Yes, your son is frustrated and may not be able to pin point exactly why. Tell him to spend some time quietly reflecting without distraction and he will find something amazing…. after all of this “teaching”, he does not know what he believes or why and this is not what we were designed for. He is longing for something more with a deeper knowledge. Encourage him to go find it. It will be most empowering.

i forget
i forget

Our society? Or just humanimalness? The trick bag contents are known by now by any interested to know. The rest will never know, or be convinced. 15-year old Al, 1894 Munich gymnasium (high school), wasn’t in a different time\place:

“He was informed by one of his teachers that he would never amount to anything, & he was subsequently forced or “politely encouraged” to leave the school, because he had shown his teachers disrespect & was viewed as a negative influence on other students. He would later call the gymnasium an “education machine,” by which he did not mean that it performed useful work, but rather that it belched out mind stifling pollution.” ~ snip from “The Upright Thinkers,” by Mlodinow

Fiatman60
Fiatman60

“He was informed by one of his teachers that he would never amount to anything”

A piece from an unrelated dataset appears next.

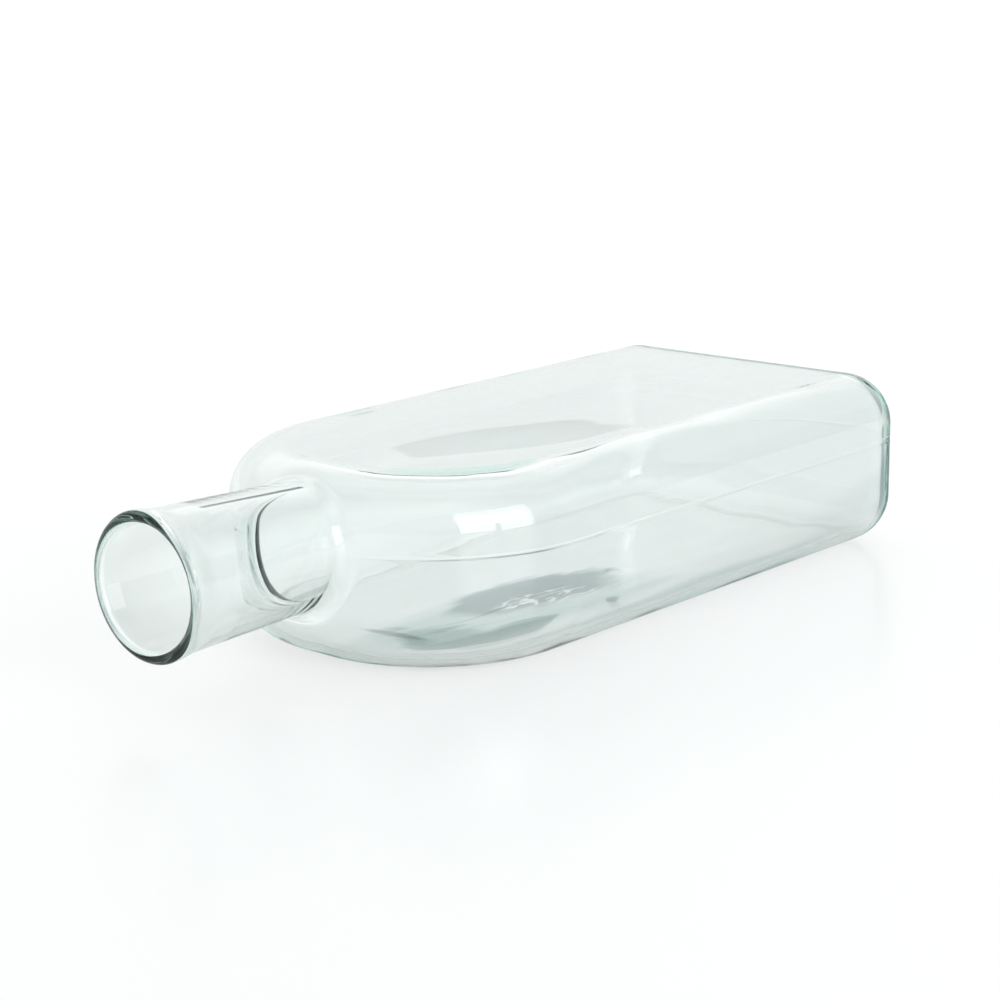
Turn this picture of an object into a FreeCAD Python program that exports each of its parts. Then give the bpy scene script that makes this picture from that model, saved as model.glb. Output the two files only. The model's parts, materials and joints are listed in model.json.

Ya I had a few of those comments over the years in school….. I turned out alright, in some cases better than some of the straight “A”‘s

TJF
TJF

My 10th grade English teacher once told me in front of the whole class that I “would be lucky to pump gas” for my career. Now, it is true that I antagonized her a lot and was an asshole to her. She also told me that going to college to get a degree so one could get a good paying job was absurd. One should go to college to learn. She was full of terrible advice, but I guess that’s why the only job she could get was to teach children.

BB

Maybe this is the answer …You have made us for yourself,O
Lord ,and our heart is restless until it rest in you…Saint Augustine.

Fiatman ,maybe you will never amount to anything but for what it’s Worth …you still got Me. So be happy!?.

PlatoPlubius
Austrian Peter

My father advised: “Hasten slowly”. “Own a little, use a lot.” “I have no money, therefore I have no money worries”. If in business: “Do as the Jews do, if you’re going go, GO BIG – don’t go for a Grand, go for a Million”. “Don’t worry about it, the creditors are paying”. “If in doubt, have a fire. If you can’t sell the stock, set fire to it and claim on the insurance”.

On his death bed (he had had a wonderful and free life) he told me that he had nothing to leave me except his wisdom – it was the most valuable inheritance I could ever have wished for.

Bob
Bob

Excellent post, Francis. A very useful point of view to apply to life situations.

I offer another: Efficiency versus Effectiveness. Just like quality, effectiveness is difficult and elusive, while efficiency, like quantity, is a poor substitute.

mangledman
mangledman

Eat drink and be merry all the days of thy life, for that is your portion under the sun.

My father was a highly intelligent workaholic. Pride arrogance and shortcuts seemed to get in his way. He always took care of us, and his live for us is the biggest asset. He loved GOD, mom, and us, but it wasn’t always in that order, because hard work cures everything.

We will take nothing with us when we go. We can amass a fort,fortress,provisions, but even the mighty still posess some flaw.

If we went through this life with little, we have little to lose.

I went to college to have them tell me what I had to learn first, before I could study more. Being the rebellious chap that I am I went back to hard work.

Teach your children about love, simple things, and contentment. Family, honor, and charity. The things of the heart that they see from us is all that can give their children from us, except things.

Great article FM Keep your swords sharp, and powder dry

Austrian Peter

My father gave me much wisdom before he left for the great market in the sky. “Son,” he said; “Own little, use a lot” and so it was when he passed on, he had little but that which he had used and learned from, so much was the wisdom that he left me.